Produce an exact copy of the lines from the line that contains "imported = [obj" to the end of the listing below.
┄┄┄┄┄┄
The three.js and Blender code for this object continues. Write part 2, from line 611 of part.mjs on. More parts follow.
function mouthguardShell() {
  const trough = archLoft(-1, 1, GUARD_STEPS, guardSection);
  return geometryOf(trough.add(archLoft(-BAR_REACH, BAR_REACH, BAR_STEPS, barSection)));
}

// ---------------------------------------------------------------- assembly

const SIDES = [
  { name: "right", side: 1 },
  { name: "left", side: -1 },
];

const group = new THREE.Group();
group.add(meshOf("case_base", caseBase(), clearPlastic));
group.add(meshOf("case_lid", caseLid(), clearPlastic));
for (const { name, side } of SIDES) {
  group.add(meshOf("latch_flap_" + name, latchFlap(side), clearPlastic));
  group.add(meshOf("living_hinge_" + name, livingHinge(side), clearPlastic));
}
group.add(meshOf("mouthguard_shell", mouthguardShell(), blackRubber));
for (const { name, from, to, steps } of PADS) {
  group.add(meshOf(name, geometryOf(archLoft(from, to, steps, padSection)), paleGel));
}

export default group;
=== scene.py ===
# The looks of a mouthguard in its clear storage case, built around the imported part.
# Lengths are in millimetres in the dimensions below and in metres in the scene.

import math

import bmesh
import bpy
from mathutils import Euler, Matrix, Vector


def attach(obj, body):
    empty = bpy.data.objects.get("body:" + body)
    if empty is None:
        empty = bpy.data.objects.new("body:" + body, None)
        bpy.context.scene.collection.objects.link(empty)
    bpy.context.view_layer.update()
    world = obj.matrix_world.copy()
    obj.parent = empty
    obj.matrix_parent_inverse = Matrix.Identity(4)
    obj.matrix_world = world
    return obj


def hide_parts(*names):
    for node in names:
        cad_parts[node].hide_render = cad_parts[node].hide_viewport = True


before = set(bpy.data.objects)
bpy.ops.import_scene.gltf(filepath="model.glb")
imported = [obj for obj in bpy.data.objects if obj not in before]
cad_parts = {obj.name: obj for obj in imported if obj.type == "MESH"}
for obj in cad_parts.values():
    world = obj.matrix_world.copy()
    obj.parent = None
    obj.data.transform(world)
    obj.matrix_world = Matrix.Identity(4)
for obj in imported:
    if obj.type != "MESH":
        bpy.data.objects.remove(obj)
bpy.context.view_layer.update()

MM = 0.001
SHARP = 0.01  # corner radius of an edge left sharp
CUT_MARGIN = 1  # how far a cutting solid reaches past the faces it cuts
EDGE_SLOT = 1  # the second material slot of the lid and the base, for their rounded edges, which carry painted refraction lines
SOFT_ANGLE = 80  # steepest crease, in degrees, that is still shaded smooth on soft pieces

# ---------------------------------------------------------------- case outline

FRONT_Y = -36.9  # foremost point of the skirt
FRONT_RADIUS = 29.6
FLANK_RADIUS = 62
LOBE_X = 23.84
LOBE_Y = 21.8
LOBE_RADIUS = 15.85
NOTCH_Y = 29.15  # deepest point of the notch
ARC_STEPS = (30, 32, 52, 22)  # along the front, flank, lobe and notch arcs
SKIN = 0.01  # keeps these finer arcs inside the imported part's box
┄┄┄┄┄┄
EXERCISE OUTPUT |
imported = [obj for obj in bpy.data.objects if obj not in before]
cad_parts = {obj.name: obj for obj in imported if obj.type == "MESH"}
for obj in cad_parts.values():
    world = obj.matrix_world.copy()
    obj.parent = None
    obj.data.transform(world)
    obj.matrix_world = Matrix.Identity(4)
for obj in imported:
    if obj.type != "MESH":
        bpy.data.objects.remove(obj)
bpy.context.view_layer.update()

MM = 0.001
SHARP = 0.01  # corner radius of an edge left sharp
CUT_MARGIN = 1  # how far a cutting solid reaches past the faces it cuts
EDGE_SLOT = 1  # the second material slot of the lid and the base, for their rounded edges, which carry painted refraction lines
SOFT_ANGLE = 80  # steepest crease, in degrees, that is still shaded smooth on soft pieces

# ---------------------------------------------------------------- case outline

FRONT_Y = -36.9  # foremost point of the skirt
FRONT_RADIUS = 29.6
FLANK_RADIUS = 62
LOBE_X = 23.84
LOBE_Y = 21.8
LOBE_RADIUS = 15.85
NOTCH_Y = 29.15  # deepest point of the notch
ARC_STEPS = (30, 32, 52, 22)  # along the front, flank, lobe and notch arcs
SKIN = 0.01  # keeps these finer arcs inside the imported part's box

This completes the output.